Material Showdown: What to Look For at the Checkout
When staring down two competing budget chairs side-by-side, use this quick cheat-sheet to break the tie:
| Feature | The “Red Flag” Spec | The “Green Light” Spec |
|---|---|---|
| Upholstery | 100% Glossy PU / PVC Leather | Woven Linen, Polyester Mesh, or Dacron |
| Internal Frame | Hollow plastic tubing / Untreated particle board | Tubular powder-coated steel / Solid plywood |
| Weight Rating | Unlisted (or listed under 180 lbs) | Explicitly rated for 240 lbs or higher |
| Base Underside | Raw fabric seam touching the floor | Reinforced nylon or rubberized scuff-guard strip |
| Portability | Rigid, fixed L-shape | Spring-loaded folding lock with carry handle |
How to Make a $60 Rocker Feel Like a $250 Throne
Let’s assume you bought a sensible, no-nonsense $65 fabric floor rocker. It fits your body, the frame is solid, but the padding is just a tiny bit lacking. Instead of returning it, you can execute three $10 DIY modifications that elevate the chair into bespoke territory:
- The “Memory Travel” Lumbar Hack: Budget rockers almost never include adjustable lumbar support—they are just a static curved board. Go to any target or airport shop and buy a basic memory foam travel neck pillow (the U-shaped ones). Slip it behind your lower back inside the curve of the chair. Because of the U-shape, it cradles the spine without pushing your hips weirdly forward.
- The Yoga Mat Floor Guard: If you are gaming on hardwood or luxury vinyl plank (LVP) flooring, the hard rocking base of a budget chair will eventually leave micro-scratches on your floor finish, and the rocking motion will sound like a wooden rolling pin. Buy a $8 high-density NBR yoga mat, cut it in half, and lay it under your gaming zone.

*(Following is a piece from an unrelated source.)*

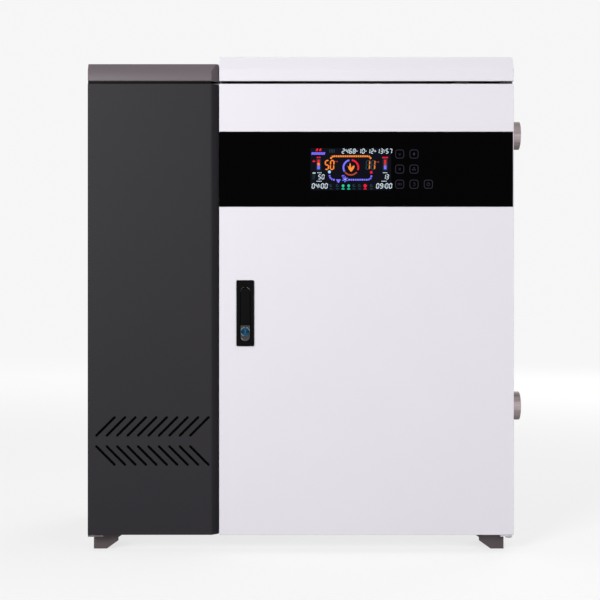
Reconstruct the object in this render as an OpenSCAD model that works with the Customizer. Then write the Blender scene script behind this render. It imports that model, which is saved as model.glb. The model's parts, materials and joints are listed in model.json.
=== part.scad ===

It acts as a silent shock absorber and keeps the chair from drifting backward as you shift your weight.
- The Foam Stuffing Refresh: Most budget fabric chairs feature a discreet zipper at the very bottom of the rear fabric panel (originally used by the factory to slide the foam over the frame). If your seat bottoms out after a year, unzip this flap, buy a $12 bag of shredded memory foam refill from a craft store, and pack it tightly into the seat cavity alongside the original foam. You instantly double the seat’s lifespan.
The “Hard Truth” Checklist: Who Should Absolutely Avoid Floor Rockers?
Honesty saves return shipping fees. While budget rockers are incredible space-savers for apartment living rooms, bedroom setups, and dorms, they are biomechanically hostile to specific groups of people.
Do not buy a budget floor rocker if you suffer from chronic patellar (knee) issues or tight hip flexors. Getting down into a seat that sits four inches off the carpet is easy; hoisting a 200-pound adult body *out* of a dead-stop floor recline requires generating 100% of the upward leverage using your quad muscles and hip drive. If your knees make a sound like a bowl of Rice Krispies when you stand up from a standard dining chair, a floor rocker will quickly become an inescapable wooden trap.
Similarly, if your gaming setup involves a keyboard and mouse resting on a coffee table, look elsewhere. Floor rockers naturally recline your shoulders backward away from your knees. Attempting to lean forward to operate a mouse while sitting in a rocker forces your thoracic spine into a severe, hunched “C-curve” that will trigger tension headaches within twenty minutes.
The Bottom Line
The console gaming space has been thoroughly hijacked by the aesthetic of the esports arena. We have been conditioned to believe that unless our seating looks like it was ripped out of a German touring car, our kill/death ratio will suffer.
The reality of the living room is much simpler: your body just wants its weight distributed evenly, its neck supported at eye-level with the screen, and its feet free to kick out onto the rug. If you bypass the trap of cheap Bluetooth speakers and peeling faux-leather, a simple, well-built budget rocker remains one of the absolute highest-ROI comfort purchases in the entire consumer tech landscape.